Evaluating this quantity across a continuum of thresholds produces a sigmoidl curve for each cell type. The resulting curves can be directly compared across cell types (e.g., shifts), and summarized (e.g., via AUC) to quantify relative topological separability within the tree.

results_dict = {
    "label":[],
    "threshold":[],
    "wavg_clade_size":[]
}

for threshold in tqdm(np.arange(0,1.01,0.01)):
    for label,subset_df in results_df.groupby("label"):
        _subset_df = subset_df[subset_df["prop"] >= threshold]
        if _subset_df.shape[0] == 0: continue
        results_dict["label"].append(label)
        results_dict["threshold"].append(threshold)
        results_dict["wavg_clade_size"].append(np.average(_subset_df["clade_size"],weights=_subset_df["purity"]))

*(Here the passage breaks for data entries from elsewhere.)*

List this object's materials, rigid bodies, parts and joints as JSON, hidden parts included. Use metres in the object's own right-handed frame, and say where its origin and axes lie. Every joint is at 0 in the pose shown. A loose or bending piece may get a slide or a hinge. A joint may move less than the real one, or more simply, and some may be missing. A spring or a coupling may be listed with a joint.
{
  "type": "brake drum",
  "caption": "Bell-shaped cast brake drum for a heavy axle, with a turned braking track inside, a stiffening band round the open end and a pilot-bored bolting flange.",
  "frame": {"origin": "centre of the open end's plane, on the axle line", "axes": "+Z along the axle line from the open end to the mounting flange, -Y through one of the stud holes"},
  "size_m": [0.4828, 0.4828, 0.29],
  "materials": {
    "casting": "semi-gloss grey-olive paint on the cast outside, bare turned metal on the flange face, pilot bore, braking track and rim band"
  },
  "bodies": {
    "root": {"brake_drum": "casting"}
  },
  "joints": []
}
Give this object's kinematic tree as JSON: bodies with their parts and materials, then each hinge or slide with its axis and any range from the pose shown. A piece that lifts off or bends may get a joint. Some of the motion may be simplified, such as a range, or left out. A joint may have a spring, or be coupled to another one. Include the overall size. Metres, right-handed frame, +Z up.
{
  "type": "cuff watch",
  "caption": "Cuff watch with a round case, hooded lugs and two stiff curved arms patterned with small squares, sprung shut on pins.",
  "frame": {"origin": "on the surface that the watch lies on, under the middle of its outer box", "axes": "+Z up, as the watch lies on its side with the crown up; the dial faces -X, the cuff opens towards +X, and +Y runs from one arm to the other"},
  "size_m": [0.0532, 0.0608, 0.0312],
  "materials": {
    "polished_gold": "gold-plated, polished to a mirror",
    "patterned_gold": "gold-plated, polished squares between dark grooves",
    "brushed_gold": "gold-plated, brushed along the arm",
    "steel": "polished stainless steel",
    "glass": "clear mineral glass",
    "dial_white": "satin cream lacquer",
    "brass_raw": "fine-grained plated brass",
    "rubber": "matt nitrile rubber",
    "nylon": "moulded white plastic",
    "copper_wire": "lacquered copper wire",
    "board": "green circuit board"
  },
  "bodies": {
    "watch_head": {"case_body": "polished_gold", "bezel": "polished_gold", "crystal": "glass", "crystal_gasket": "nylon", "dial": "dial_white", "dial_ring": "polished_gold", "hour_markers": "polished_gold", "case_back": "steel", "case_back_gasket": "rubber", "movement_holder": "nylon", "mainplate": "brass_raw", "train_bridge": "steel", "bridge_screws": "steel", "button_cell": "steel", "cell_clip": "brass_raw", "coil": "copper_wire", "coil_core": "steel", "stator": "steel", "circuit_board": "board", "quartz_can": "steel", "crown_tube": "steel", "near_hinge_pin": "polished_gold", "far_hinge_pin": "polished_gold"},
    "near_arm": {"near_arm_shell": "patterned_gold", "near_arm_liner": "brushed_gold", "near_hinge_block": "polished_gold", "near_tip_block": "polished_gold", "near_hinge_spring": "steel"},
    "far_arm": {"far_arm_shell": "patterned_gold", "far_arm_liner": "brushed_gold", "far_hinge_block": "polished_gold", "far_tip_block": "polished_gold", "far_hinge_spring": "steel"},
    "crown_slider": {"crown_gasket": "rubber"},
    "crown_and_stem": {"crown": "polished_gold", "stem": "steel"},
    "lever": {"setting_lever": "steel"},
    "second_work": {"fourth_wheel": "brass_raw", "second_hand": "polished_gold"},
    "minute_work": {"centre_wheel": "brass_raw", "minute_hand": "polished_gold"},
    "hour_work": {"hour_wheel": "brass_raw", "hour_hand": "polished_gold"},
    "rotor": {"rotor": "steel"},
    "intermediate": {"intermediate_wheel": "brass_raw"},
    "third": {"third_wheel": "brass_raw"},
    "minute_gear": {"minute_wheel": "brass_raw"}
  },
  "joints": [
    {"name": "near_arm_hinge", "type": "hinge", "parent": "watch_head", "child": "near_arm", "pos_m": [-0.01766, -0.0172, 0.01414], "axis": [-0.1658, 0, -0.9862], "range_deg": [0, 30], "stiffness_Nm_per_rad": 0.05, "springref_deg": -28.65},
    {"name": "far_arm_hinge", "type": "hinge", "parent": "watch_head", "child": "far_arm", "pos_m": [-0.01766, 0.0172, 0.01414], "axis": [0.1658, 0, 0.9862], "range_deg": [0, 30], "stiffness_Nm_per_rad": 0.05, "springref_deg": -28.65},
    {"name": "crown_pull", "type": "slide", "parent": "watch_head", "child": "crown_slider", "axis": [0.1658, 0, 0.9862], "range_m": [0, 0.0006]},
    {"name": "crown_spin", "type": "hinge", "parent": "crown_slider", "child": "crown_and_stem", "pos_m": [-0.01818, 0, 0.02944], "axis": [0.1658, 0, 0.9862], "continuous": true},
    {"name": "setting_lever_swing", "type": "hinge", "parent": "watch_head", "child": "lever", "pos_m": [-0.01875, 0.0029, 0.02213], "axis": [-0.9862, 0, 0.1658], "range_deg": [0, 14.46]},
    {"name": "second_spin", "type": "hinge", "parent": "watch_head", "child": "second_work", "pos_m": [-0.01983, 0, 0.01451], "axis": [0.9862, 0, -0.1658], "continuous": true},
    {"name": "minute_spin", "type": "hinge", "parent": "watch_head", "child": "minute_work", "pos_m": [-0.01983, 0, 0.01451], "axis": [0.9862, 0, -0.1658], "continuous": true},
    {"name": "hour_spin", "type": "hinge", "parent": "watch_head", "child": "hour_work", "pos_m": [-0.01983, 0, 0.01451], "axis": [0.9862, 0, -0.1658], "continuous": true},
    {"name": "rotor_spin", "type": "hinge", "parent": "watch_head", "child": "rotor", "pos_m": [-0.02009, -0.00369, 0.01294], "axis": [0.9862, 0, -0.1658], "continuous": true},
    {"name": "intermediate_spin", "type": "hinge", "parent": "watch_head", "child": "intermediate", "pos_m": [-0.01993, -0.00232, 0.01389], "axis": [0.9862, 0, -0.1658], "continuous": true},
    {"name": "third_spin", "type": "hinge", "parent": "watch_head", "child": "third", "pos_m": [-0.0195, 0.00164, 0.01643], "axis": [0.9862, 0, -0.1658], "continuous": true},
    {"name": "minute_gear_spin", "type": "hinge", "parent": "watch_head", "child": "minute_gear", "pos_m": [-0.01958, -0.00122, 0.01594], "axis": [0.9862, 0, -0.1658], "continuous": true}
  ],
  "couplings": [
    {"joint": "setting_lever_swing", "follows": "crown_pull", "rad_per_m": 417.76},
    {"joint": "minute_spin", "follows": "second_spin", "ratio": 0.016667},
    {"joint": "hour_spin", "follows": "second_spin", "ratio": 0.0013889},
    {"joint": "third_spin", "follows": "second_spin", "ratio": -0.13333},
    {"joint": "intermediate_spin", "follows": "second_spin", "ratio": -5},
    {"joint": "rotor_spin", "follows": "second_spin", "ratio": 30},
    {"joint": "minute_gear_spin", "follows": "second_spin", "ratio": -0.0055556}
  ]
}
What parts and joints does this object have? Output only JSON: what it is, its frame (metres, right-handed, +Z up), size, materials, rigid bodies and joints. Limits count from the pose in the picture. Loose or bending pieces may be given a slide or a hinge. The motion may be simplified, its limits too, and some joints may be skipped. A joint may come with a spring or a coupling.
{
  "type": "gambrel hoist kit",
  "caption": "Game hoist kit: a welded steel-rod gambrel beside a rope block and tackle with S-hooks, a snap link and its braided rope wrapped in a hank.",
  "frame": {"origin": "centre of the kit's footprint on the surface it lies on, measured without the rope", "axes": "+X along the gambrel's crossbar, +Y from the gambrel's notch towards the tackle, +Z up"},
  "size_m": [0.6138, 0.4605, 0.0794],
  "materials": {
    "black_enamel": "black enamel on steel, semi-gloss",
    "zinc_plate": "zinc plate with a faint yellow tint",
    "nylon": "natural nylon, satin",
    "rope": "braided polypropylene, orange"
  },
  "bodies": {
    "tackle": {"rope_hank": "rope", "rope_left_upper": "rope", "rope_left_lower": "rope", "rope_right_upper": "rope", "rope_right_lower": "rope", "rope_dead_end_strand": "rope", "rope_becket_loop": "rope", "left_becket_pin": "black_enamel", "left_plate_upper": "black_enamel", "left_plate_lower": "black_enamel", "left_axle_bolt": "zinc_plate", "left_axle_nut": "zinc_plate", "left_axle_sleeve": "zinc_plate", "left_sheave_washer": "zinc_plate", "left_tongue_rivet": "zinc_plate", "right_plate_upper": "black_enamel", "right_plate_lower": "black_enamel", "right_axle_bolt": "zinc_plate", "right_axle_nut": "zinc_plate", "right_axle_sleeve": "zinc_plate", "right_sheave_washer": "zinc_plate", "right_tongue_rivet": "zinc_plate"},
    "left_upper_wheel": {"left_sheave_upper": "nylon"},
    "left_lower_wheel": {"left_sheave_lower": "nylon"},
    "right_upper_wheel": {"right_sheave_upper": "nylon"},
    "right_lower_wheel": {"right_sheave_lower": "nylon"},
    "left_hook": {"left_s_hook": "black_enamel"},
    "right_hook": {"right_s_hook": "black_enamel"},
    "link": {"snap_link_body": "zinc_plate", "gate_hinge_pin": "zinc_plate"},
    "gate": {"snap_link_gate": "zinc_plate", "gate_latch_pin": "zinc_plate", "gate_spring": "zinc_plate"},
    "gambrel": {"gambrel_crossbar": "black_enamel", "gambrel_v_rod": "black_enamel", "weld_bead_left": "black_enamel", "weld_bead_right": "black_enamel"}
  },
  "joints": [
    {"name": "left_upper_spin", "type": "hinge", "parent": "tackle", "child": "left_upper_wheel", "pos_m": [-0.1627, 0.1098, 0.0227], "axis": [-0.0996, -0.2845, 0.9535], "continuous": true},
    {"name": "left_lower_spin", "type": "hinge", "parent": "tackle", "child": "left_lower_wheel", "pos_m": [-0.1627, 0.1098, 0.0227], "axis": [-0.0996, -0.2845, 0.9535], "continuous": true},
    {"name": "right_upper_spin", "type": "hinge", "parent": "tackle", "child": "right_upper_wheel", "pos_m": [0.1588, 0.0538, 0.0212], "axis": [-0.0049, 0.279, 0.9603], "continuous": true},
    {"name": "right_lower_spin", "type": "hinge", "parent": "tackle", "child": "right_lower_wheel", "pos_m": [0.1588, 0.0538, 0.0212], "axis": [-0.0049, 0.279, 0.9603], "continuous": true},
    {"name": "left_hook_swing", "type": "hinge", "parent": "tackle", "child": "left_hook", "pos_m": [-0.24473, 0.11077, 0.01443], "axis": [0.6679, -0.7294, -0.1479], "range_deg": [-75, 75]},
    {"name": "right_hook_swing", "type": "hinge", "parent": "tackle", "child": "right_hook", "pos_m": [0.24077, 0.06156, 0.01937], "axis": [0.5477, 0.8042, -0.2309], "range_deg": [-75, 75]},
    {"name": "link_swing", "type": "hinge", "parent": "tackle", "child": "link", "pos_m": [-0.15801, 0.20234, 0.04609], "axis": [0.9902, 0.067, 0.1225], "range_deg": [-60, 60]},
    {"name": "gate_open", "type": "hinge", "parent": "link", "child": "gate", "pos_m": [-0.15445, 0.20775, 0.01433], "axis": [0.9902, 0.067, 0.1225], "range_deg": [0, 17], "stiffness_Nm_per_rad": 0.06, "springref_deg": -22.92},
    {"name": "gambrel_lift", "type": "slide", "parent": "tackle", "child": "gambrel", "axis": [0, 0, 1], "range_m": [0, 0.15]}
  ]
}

df = pd.DataFrame(results_dict)

The resulting data frame:

	label	wavg_clade_size
0	10GMP	6.948723
1	11DC	5.044474
2	12Baso	4.926507
3	13Baso	11.584472
4	14Mo	13.294418

plt.figure(figsize=(6,4))
sns.lineplot(data=df, x="threshold", y="wavg_clade_size", hue="label")
plt.xlabel("Cell type capture threshold (relative proportion)")
plt.ylabel("Weighted average clade size")
plt.title("Each line corresponds to a cell type")
plt.legend(bbox_to_anchor=(1.05,1))
plt.show()

png

# Summarizing with a normalized AUC value
auc_dict = {}
for label in df["label"].unique():
    sub = df[df["label"] == label]
    sub = sub.sort_values("threshold")
    auc = np.trapz(sub["wavg_clade_size"], x=sub["threshold"])
    auc_dict[label] = auc/total_counts_dict[label]

auc_df = pd.DataFrame({
    "label": list(auc_dict.keys()),
    "auc_per_cell": list(auc_dict.values())
})
auc_df = auc_df.sort_values("auc_per_cell")

plt.figure(figsize=(6,4))
sns.barplot(data=auc_df, x="label", y="auc_per_cell",hue="label",palette="viridis")
plt.xticks(rotation=90)
plt.ylabel("AUC (weighted clade size)")
plt.xlabel("Cell type")
plt.yscale("log")
plt.title("Label separability based on MILK tree clade structure")
plt.tight_layout()
plt.show()

png

Overall, the resulting curves capture how well a given cell type is captured by the tree topology.

Cell types that maintain relatively large clade sizes across a wide range of thresholds indicate poor capture of that subpopulation by the MILK tree. This may be interesting from the standpoint of identifying labels that appear to be more dispersed throughout the topology, which could potentially identify poor quality labels.

If a cell type can be robustly captured by a small clade size across a range of thresholds, it indicates stronger topological coherence (i.e., separability within the hierarchy).

Thus, differences in curve shape and AUC provide a quantitative measure of how distinctly each cell type is organized in the inferred single-cell topology.